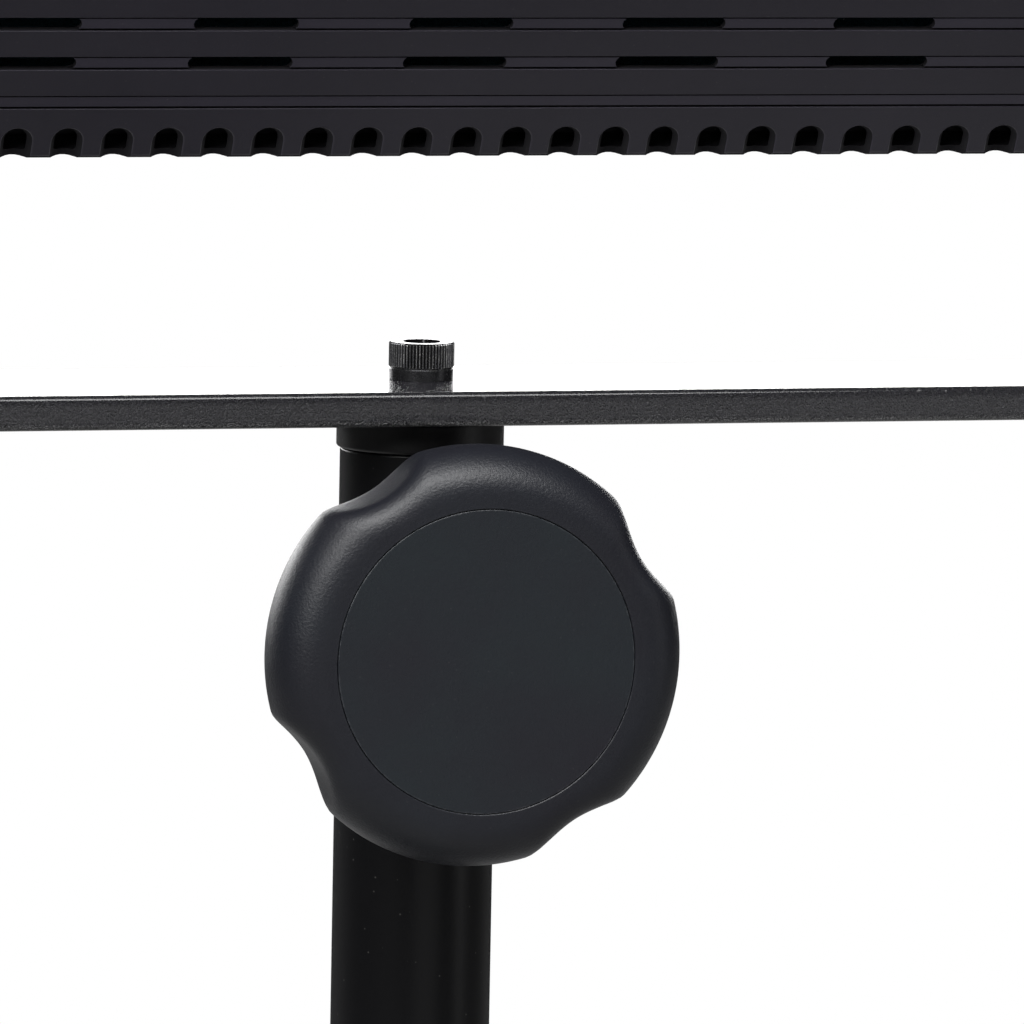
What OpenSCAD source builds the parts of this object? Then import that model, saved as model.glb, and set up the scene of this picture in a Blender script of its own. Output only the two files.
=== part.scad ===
// Conductor's music stand: a flat base, a telescopic round post with a clamp knob,
// a flat steel yoke bolted on the post's top and a tilting desk hung between its ears.
// Millimetres. Origin on the floor under the post, +Z up, +Y towards the musician.

/* [Base] */
// Width of the base plate
base_w = 360; // [320:10:420]
// Depth of the base plate
base_d = 340; // [300:10:380]
// Thickness of the base plate
base_t = 6; // [5:1:10]
// Height of the rubber feet
foot_h = 8; // [6:1:12]

/* [Post] */
// Outside diameter of the post tube
post_od = 25.4; // [25.4:0.1:28]
// Wall of the post tube
post_wall = 1.5; // [1.5:0.5:2]
// Height of the yoke's underside above the floor, with the post pushed right down
bar_z = 660; // [600:10:720]
// Height of the guide sleeve's collar
collar_h = 5; // [4:0.5:6]
// Outside diameter of the guide sleeve's collar
collar_d = 26.6; // [26.4:0.1:34]
// Length of the sliding inner tube
inner_len = 560; // [540:10:580]

/* [Clamp knob] */
// Diameter over the lobes of the clamp knob
knob_d = 66.2; // [55:0.1:66.2]
// Distance of the clamp knob's axis below the yoke
knob_drop = 34.1; // [34.1:0.1:45]
// Turn of the clamp knob's lobes
knob_phase = 31.5; // [0:0.5:90]

/* [Yoke] */
// Width of the yoke over its ears
yoke_w = 300; // [280:10:340]
// Width of the flat bar
bar_w = 40; // [40:1:44]
// Thickness of the flat bar with its textured coat
bar_t = 5.5; // [5:0.5:6]
// Height of the tilt axis above the bar's top face
pivot_h = 103.3; // [103:0.1:120]

/* [Desk] */
// Width of the desk
desk_w = 500; // [460:10:560]
// Height of the desk
desk_h = 340; // [320:10:380]
// Lean of the desk from upright
desk_lean = 30; // [0:5:60]
// Distance of the tilt axis above the desk's lower edge
pivot_up = 100; // [100:5:102]
// Depth of the ledge
ledge_d = 60; // [50:5:70]

/* [Hidden] */
$fn = 96;
eps = 0.02;

// Levels of the base and the post
plate_top = foot_h + base_t;
flange_t = 6;
neck_h = 30;
post_bottom = plate_top + 2;
post_top = bar_z - 0.4 - collar_h;
post_id = post_od - 2 * post_wall;
foot_inset = 34;
foot_x = base_w / 2 - foot_inset;
foot_y = base_d / 2 - foot_inset;
flange_pcd = 66;

// Telescope
inner_od = 19;
inner_wall = 1.5;
run_gap = 0.1;
sleeve_len = 60;
guide_len = 24;
inner_top = bar_z - 6;
inner_bottom = inner_top - inner_len;
plug_flange = 6 - 0.1;

// Clamp
knob_z = bar_z - knob_drop;
screw_d = 8;
screw_gap = 0.1;
boss_d = 18;
boss_out = 20;
hub_back = 22;
cap_front = 42.9;
pad_len = 3;
pad_gap = 0.05;

// Yoke and tilt axis
bar_top = bar_z + bar_t;
pivot_z = bar_top + pivot_h;
bend_r = 8;
ear_in = yoke_w / 2 - bar_t;
washer_t = 1.5;
lug_w = 16;
lug_out = ear_in - washer_t;
lug_in = lug_out - lug_w;
lug_r = 13;
tilt_knob_d = 40;

// Desk, in its own upright frame with the tilt axis as origin: y forward, z up
rear_y = 24;
cover_t = 1.2;
cover_d = 11.5;
sheet_t = 1.5;
front_y = rear_y + cover_d;
desk_z0 = -pivot_up;
desk_z1 = desk_z0 + desk_h;
edge_r = 1.5;
corner_r = 16;
rib_pitch = 7.7;
channel_h = 2.6;
channel_deep = 0.7;
first_channel = 11.6;
vent_rows = 6;
slot_pitch = 36.3;
slot_len = 17.7;
slot_shift = 21.05;
notch_pitch = 8.46;
notch_w = 5.1;
notch_h = 6.4;
notch_deep = 2;
notch_r = (pow(notch_w / 2, 2) + pow(notch_deep, 2)) / (2 * notch_deep);
rail_x = 122;
cover_screw_z = [desk_z0 + 75, (desk_z0 + desk_z1) / 2, desk_z1 - 75];

// ---- Shared shapes ----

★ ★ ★

In the listing above, reproduce the first line and each one after it through the line that contains "foot_h = 8; // [6:1:12]".

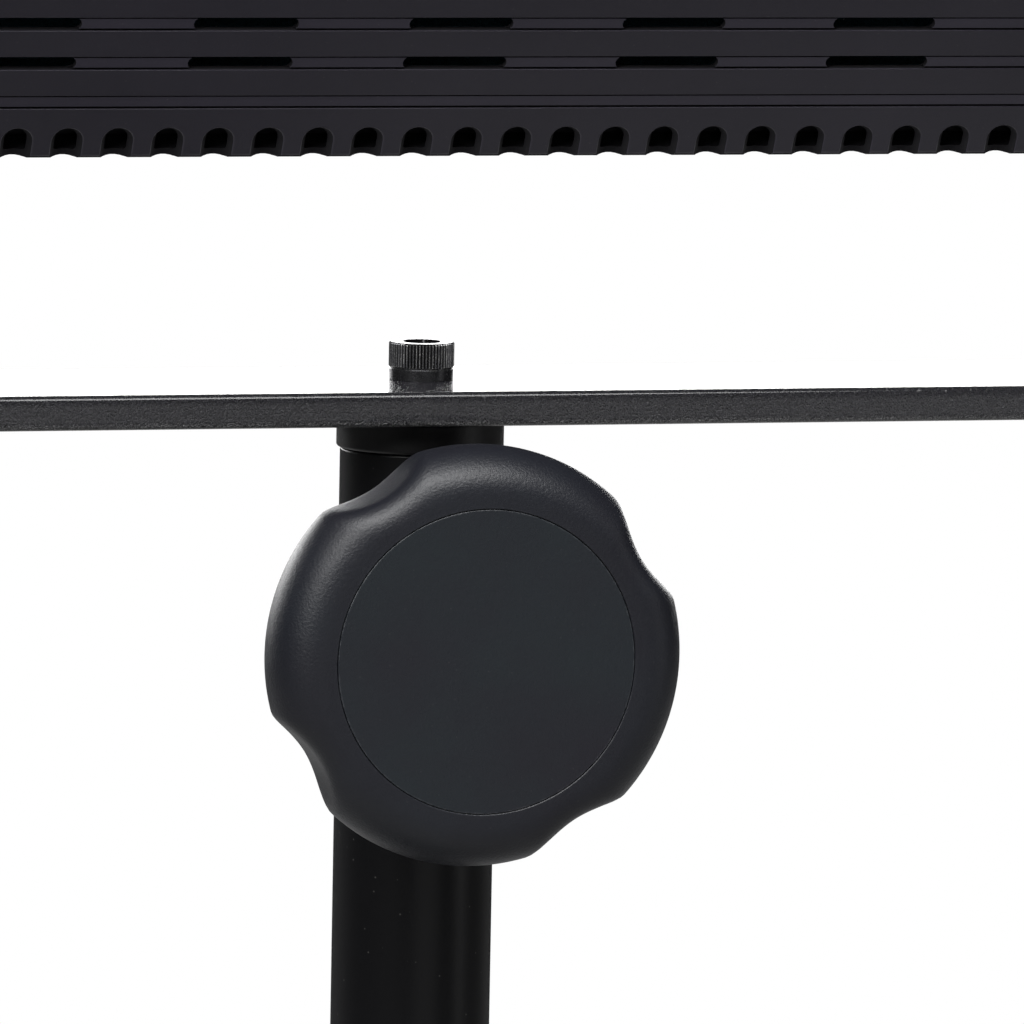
What OpenSCAD source builds the parts of this object? Then import that model, saved as model.glb, and set up the scene of this picture in a Blender script of its own. Output only the two files.
=== part.scad ===
// Conductor's music stand: a flat base, a telescopic round post with a clamp knob,
// a flat steel yoke bolted on the post's top and a tilting desk hung between its ears.
// Millimetres. Origin on the floor under the post, +Z up, +Y towards the musician.

/* [Base] */
// Width of the base plate
base_w = 360; // [320:10:420]
// Depth of the base plate
base_d = 340; // [300:10:380]
// Thickness of the base plate
base_t = 6; // [5:1:10]
// Height of the rubber feet
foot_h = 8; // [6:1:12]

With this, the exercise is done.